The above example is very stock standard, however all JVs will follow this concept. So reasons for doing a JV would be to open up possibilities, and allow you to be a part of deals you normally wouldn’t be able to do on your own.
Another example of a possible JV could be if you are all set up to do a development; you have the land organized and financed, plans have been done, however you do not have the cash flow to fully pay for the building component.
An idea could be to offer the builder a JV, so rather than paying him the contract price, he supplies his skills at cost ( assisting cashflow ), and you give him an agreed upon percent of the profit.
The percentage he gets should not only cover his profit element but ensure he gets a share of the development as he has shared in the risk.
Benefits of doing Joint Ventures
- Building on your strengths.
- Improving access to development and Building experience.
- Combining your resources and assets with somebody else’s allows you both to take on a project neither of you would otherwise be able to.
- You will get to access new skills, knowledge and experience - saving you time and money or possibly the other way around.
- You will have access to greater resources, beyond your own.
- You will have the opportunity to build strong associations within the property industry.( Banks / financiers / Architects etc)
- There is no rule or limit as to what is allowed or not allowed as far as JVs go.
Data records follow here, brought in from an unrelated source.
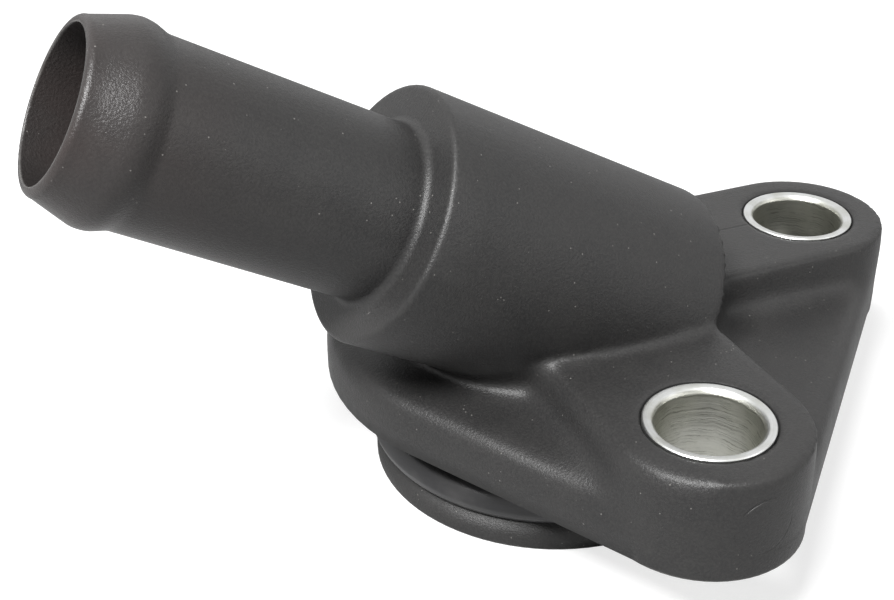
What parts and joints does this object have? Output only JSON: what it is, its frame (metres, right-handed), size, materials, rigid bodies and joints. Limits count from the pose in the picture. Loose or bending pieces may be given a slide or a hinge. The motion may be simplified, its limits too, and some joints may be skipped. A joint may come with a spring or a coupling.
{
  "type": "coolant outlet pipe",
  "caption": "Moulded engine coolant outlet elbow: sealed spigot under a two-bolt flange with metal sleeves, and a slanted boss that carries a beaded hose tube.",
  "frame": {"origin": "on the spigot's axis, in the mounting face", "axes": "+Z away from the engine; the hose tube leans towards -X; the front bolt lies on -Y and the rear bolt on +X"},
  "size_m": [0.0853, 0.0596, 0.0529],
  "materials": {
    "moulding": "satin, fine grain",
    "sleeve_metal": "bright zinc plate",
    "seal_rubber": "smooth"
  },
  "bodies": {
    "root": {"pipe_body": "moulding", "front_sleeve": "sleeve_metal", "rear_sleeve": "sleeve_metal", "seal_ring": "seal_rubber"}
  },
  "joints": []
}
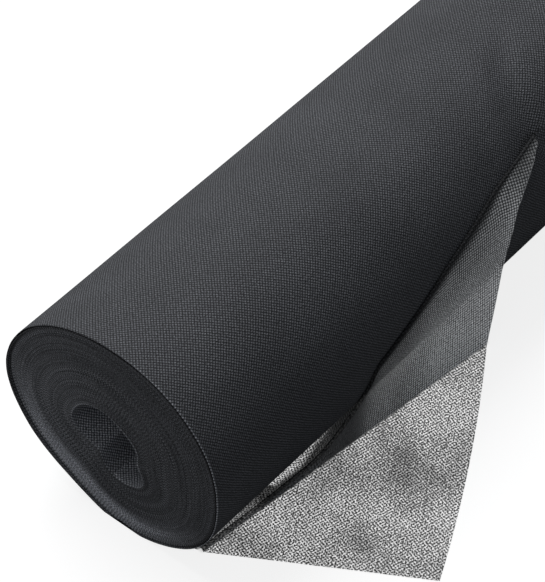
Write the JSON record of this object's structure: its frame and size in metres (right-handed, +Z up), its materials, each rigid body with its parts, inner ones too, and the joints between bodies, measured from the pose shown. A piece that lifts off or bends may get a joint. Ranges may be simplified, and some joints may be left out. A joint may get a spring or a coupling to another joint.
{
  "type": "geotextile roll",
  "caption": "Coreless roll of black spunbond geotextile lying on its side, with one corner of its outer turn turned back and spread flat on the floor.",
  "frame": {"origin": "on the floor, at the middle of the flat strip that the roll rests on", "axes": "+X along the roll, away from the end with the turned-back corner; +Z up; the corner is spread on the floor towards -Y"},
  "size_m": [1, 0.2048, 0.1265],
  "materials": {
    "wound_geotextile": "matte",
    "single_geotextile": "matte"
  },
  "bodies": {
    "roll": {"winding": "wound_geotextile", "outer_wrap": "wound_geotextile", "turned_back_sheet": "single_geotextile"},
    "tail_flap": {"tail_flap": "single_geotextile"}
  },
  "joints": [
    {"name": "flap_lift", "type": "hinge", "parent": "roll", "child": "tail_flap", "pos_m": [-0.4875, -0.04322, 0.0008], "axis": [-0.9919, 0.1268, 0], "range_deg": [0, 60]}
  ]
}
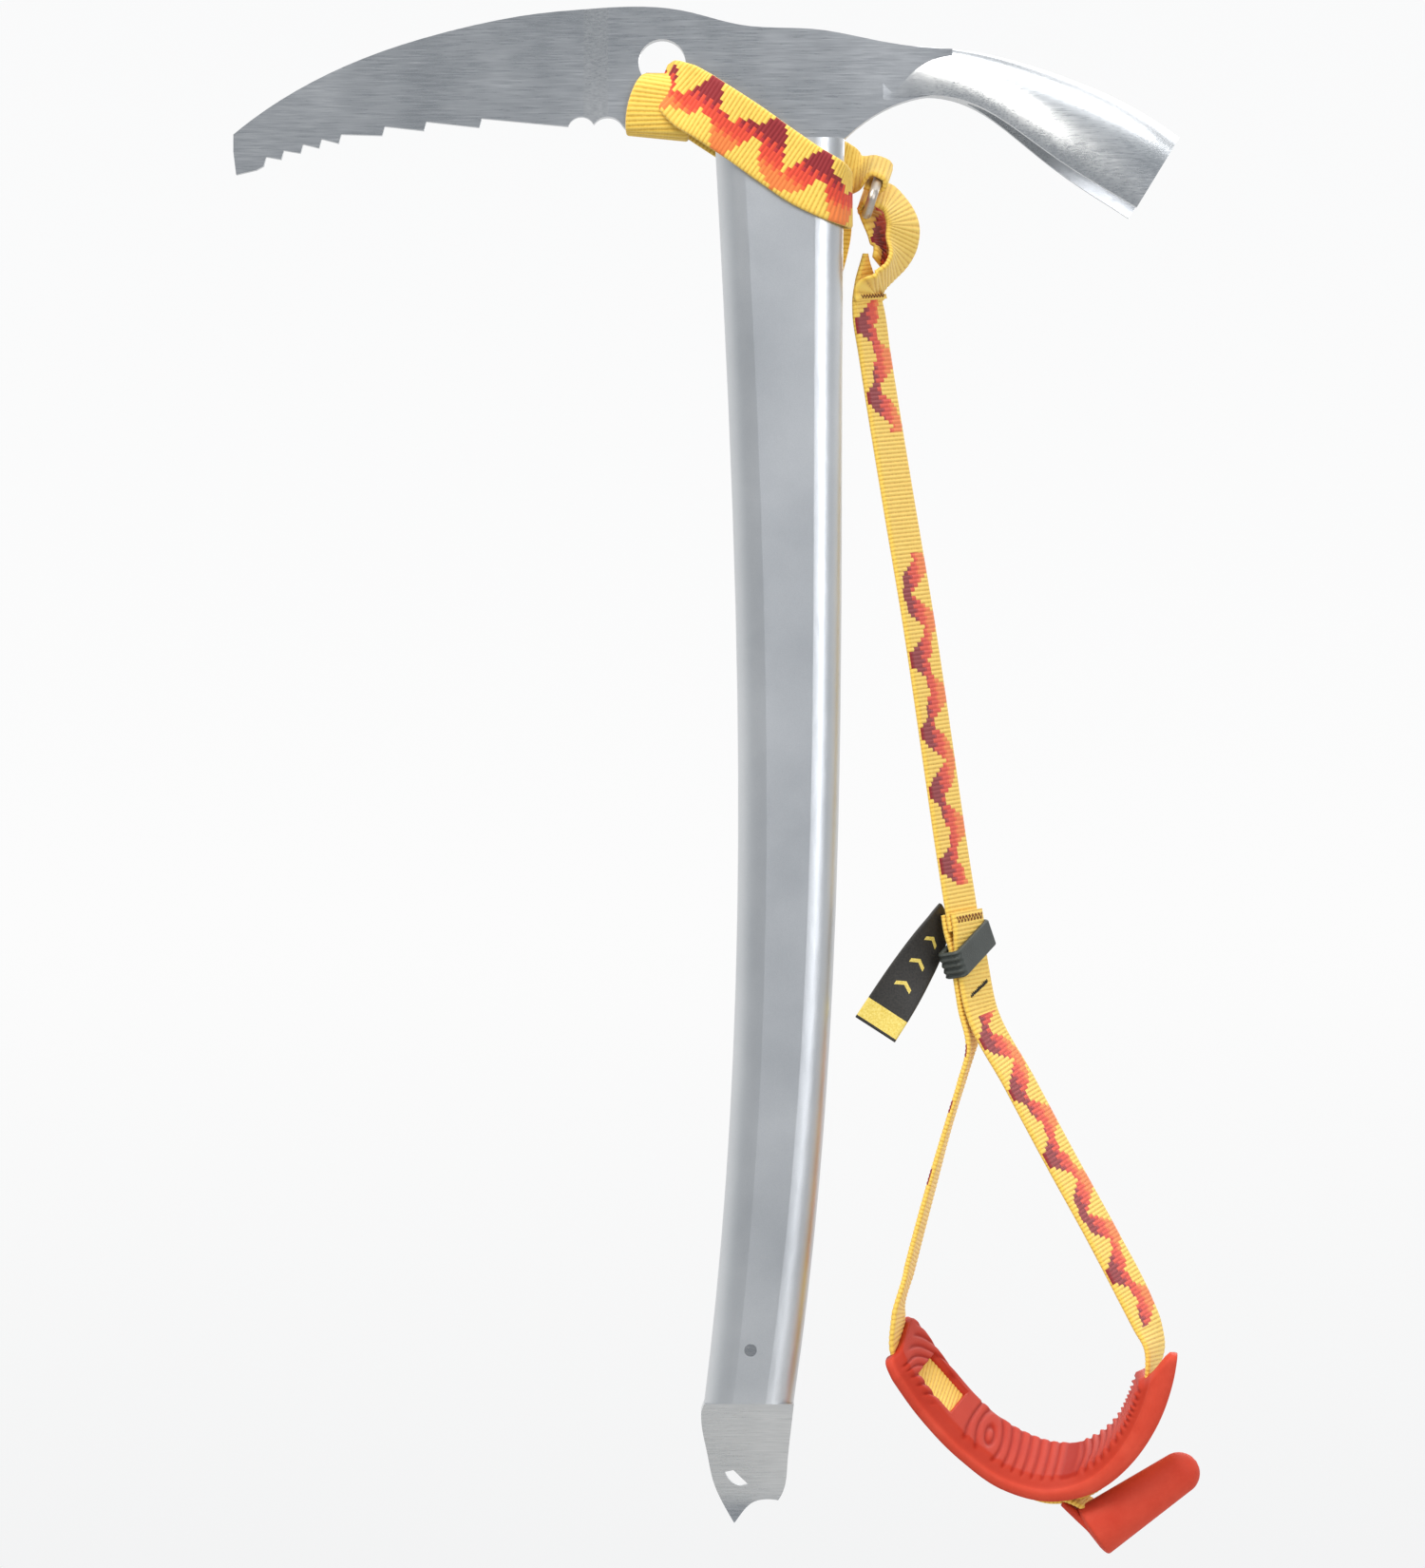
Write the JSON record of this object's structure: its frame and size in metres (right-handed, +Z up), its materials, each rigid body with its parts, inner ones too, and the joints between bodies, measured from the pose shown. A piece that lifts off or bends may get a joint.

A Joint Venture would see you both profit. While each person is contributing, each person will also get a share in the revenues, sometimes also expenses, and control of the property, whatever is agreed upon at the beginning of the deal.
Before entering into a Joint Venture
- Due diligence – checking the value of the site and its potential.
- Creating an exit strategy and terms of dissolution of the Joint Venture. ( on completion of the project)
- There are of course some things that you need to be aware of and some factors you must consider such as trusting and liking your JV partners. If something does not feel right then it probably isn’t.
A JV agreement defines the terms and conditions and records the interests of both parties. It will provide you with strong legal recourse should a misunderstanding arise and the other party fails to fulfil its obligation while under contract.
- When setting up a JV it is very important to specify very clearly what each person’s contribution is, and what each person will receive. This must be agreed upon, and put in writing before the deal is commenced.
Getting a Contract
Joint Ventures involve complex contractual arrangements that should be left to the lawyers, particularly if there is a lot at stake, to ensure that your interests are properly protected and any disputes can be resolved should they arise during the development.
Don’t rely on a handshake no matter how much you think you know a person. Even if the person you are looking to do a Joint Venture with is a family member, always put it in writing.
Our solicitor should be able to think outside the box and come up with the contract for the parties. It is worth paying a little more for a solicitor that’s going to be creative with you. Make sure they spend time dealing with property as this way they will be fully aware of what’s happening in the property market, changing laws and any loopholes that may exist.
The professional and qualified team at Bonnici & Associates can assist with a variety of different development projects. Bonnici & Associates have been involved with developments that are versatile, from design through to construction quality.
Examples of Joint Ventures
Alan has a property in Engadine, Sydney. It is a vacant lot, 8000m2, worth $500,000, that has been in the family for years. Alan would like to develop the land but has no idea what to do therefore he advertises it. He meets with a developer and they decide to do a joint venture.
The developer pays all the construction costs, consultant costs etc and sees the development through to the end, the funds are secured by the vacant lot.
They then split the profits at the end as agreed and signed on at the beginning of the profit.
Michael has a development site in Townsville but does not have the experience to Project manage it nor any building experience. He strikes up a JV where the developer / builder will construct at cost only and take profit at the end either in remuneration or stock in the project or a combination of both.
He acquires the development and building experience of his JV partner and increases his cashflow thus reducing the project risk.
Hazel has a property with an older style house which is constantly in need of repair and maintenance.
Hazel is advanced in her years and finds this increasingly difficult by the year. She loves the area and her friends so she would like to be close.
She approaches a developer for a JV such that she only puts up her land and the developer will demolish the old house and build in its place a duplex to Hazel’s design, finishes, colours and taste. On completion Hazel will take one of the Villas / Townhouses and the other is taken by the Developer to cover the cost of the development and allow some profit.
Hazel now has a property that is virtually maintenance free and is increasing in value ( capital gain) instead of the previous older house that was being eroded to just land value. Generally this type of JV sees the new villa on completion, more valuable than the older house on the larger block.